Disinformation: The Appearance of Truth

Disinformation: The Appearance of Truth

In 1989 the U.S. Postal Service issued new stamps that featured four different kinds of dinosaurs. While the stamps look innocent enough, their release was the source of controversy among paleontologists, and even serves as an example of how misinformation works by making something false appear to be true.

The controversy revolves around the inclusion of the brontosaurus, which, according to scientists at that time, never existed. In 1874, paleontologist O.C. Marsh discovered the bones of what he thought was a new species of dinosaur. He called it the brontosaurus. However, as more scientists discovered similar fossils, they realized that what Marsh had found was in fact a species previous identified as an apatosaurus, which, ironically, is Greek for “deceptive lizard.” Paleontologists were therefore rightly upset to see the brontosaurus included on a stamp with real dinosaurs.

Over 30 year later, however, these stamps may have something to teach us about how disinformation works today. They show how disinformation is not simply about falsehoods — it’s about how those falsehoods are presented so as to seem true.

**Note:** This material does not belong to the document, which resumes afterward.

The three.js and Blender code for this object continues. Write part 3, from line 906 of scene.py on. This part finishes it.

The stamps help illustrate this in three ways:

1) Authority

One of the ways something can appear to be true is when the information comes from a figure of authority. Because the stamps were officially released by the U.S. government, it gives the information contained on them the appearance of truth. Of course, no one would think the USPS is an authority on dinosaurs, and yet the very position of authority the postal service occupies seems to serve as a guarantee of the truth of what is presented. The appearance of authority, however wrongly placed it is, is often enough for us to believe something to be true.

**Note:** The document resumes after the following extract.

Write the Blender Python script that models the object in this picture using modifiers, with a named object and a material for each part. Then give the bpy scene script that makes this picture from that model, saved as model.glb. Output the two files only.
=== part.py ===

This is a tactic used by scammers all the time. It’s the reason why you’ve probably gotten a lot of robocalls claiming to be the IRS. Phishing emails also use this tactic by spoofing the ‘from’ field and using logos of businesses and government agencies. We too often assume that, just because information appears to be coming from an authority, it must be true.

2) Truths and a Lie

Another way something false can appears true is by placing what is fake among things that are actually true. The fact that the other stamps in the collection — the tyrannosaurus, the stegosaurus, and the pteranodon — are real gives the brontosaurus the appearance of truth. By placing one piece of false information alongside recognizably true information, that piece of false information starts to look more and more like a truth.

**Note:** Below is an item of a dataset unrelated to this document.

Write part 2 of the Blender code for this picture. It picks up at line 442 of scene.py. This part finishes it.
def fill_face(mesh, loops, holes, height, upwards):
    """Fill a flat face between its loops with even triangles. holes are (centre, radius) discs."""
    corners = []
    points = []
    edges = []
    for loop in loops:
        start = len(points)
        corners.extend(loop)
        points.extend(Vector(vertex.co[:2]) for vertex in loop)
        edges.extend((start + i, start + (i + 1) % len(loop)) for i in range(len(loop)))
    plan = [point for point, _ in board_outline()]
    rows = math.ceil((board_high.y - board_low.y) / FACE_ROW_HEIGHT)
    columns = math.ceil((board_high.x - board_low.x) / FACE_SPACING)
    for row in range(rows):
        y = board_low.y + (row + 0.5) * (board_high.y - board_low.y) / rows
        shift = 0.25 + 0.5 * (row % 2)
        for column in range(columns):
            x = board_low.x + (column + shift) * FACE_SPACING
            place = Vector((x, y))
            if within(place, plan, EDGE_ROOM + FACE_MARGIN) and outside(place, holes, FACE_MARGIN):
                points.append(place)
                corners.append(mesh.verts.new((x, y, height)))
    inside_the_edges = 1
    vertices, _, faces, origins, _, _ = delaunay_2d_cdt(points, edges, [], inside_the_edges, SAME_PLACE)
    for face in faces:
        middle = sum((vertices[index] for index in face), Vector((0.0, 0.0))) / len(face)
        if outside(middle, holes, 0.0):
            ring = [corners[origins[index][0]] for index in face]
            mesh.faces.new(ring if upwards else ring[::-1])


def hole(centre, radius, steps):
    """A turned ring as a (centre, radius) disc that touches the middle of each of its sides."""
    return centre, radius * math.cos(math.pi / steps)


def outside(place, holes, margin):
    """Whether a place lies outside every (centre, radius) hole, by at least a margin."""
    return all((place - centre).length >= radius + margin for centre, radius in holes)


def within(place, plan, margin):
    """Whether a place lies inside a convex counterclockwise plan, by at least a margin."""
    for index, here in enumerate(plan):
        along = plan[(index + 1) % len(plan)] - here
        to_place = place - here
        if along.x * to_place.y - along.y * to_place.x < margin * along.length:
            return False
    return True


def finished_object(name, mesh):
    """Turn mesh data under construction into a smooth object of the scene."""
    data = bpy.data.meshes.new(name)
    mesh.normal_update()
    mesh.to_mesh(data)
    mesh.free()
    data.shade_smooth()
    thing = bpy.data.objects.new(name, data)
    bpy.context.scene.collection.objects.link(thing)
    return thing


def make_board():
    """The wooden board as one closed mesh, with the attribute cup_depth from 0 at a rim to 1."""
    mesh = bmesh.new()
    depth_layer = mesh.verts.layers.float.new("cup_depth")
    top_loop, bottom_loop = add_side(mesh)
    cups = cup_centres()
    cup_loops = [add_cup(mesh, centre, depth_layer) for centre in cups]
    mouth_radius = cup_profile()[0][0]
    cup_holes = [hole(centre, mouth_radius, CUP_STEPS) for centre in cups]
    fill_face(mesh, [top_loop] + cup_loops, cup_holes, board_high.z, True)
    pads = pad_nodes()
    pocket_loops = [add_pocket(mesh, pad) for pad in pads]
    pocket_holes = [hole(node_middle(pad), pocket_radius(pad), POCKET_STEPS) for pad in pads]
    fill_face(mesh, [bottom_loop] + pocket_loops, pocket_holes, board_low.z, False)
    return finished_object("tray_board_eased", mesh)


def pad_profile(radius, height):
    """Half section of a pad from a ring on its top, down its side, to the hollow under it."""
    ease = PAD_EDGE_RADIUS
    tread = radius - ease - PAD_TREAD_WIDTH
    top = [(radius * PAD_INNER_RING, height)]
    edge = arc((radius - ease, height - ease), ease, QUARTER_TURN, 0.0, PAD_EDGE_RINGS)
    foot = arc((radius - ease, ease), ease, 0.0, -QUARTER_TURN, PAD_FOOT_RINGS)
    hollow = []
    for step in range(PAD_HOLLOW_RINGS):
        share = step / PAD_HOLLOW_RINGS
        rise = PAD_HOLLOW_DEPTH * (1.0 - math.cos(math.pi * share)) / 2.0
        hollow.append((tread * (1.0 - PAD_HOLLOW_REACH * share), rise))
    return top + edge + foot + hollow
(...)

Fake news on social media uses this tactic all the time. Phishing attacks also take advantage of this by replicating certain aspects of legitimate emails. This might include mentioning information in the news, such as COVID-19, or even including things like an unsubscribe link at the end of the email. This tactic works by using legitimate information and elements in an email to cover up what is fake.

3) Anchoring

The US Postal Service did not invent the brontosaurus:  in fact, the American Museum of Natural History named a skeleton brontosaurus in 1905.  Once a claim is stated as truth, it becomes very hard to dislodge.  This was actually the reasoning the US Postal Service used when they were challenged: “Although now recognized by the scientific community as Apatosaurus, the name Brontosaurus was used for the stamp because it is more familiar to the general population.”  Anchoring is a key aspect of disinformation, especially with regards to persistency.

Beyond Appearances

Overall, what the brontosaurus stamp shows us is that our ability to discern the true from the false largely depends on how information is presented to us. Scammers and phishers have understood this for a long time. The first step in critically engaging with information online is therefore to recognize that just because something appears true does not, in fact, make it true. Given the continued rise of disinformation, this is a lesson that is more important now than ever. In fact, it is unlikely disinformation will ever become extinct.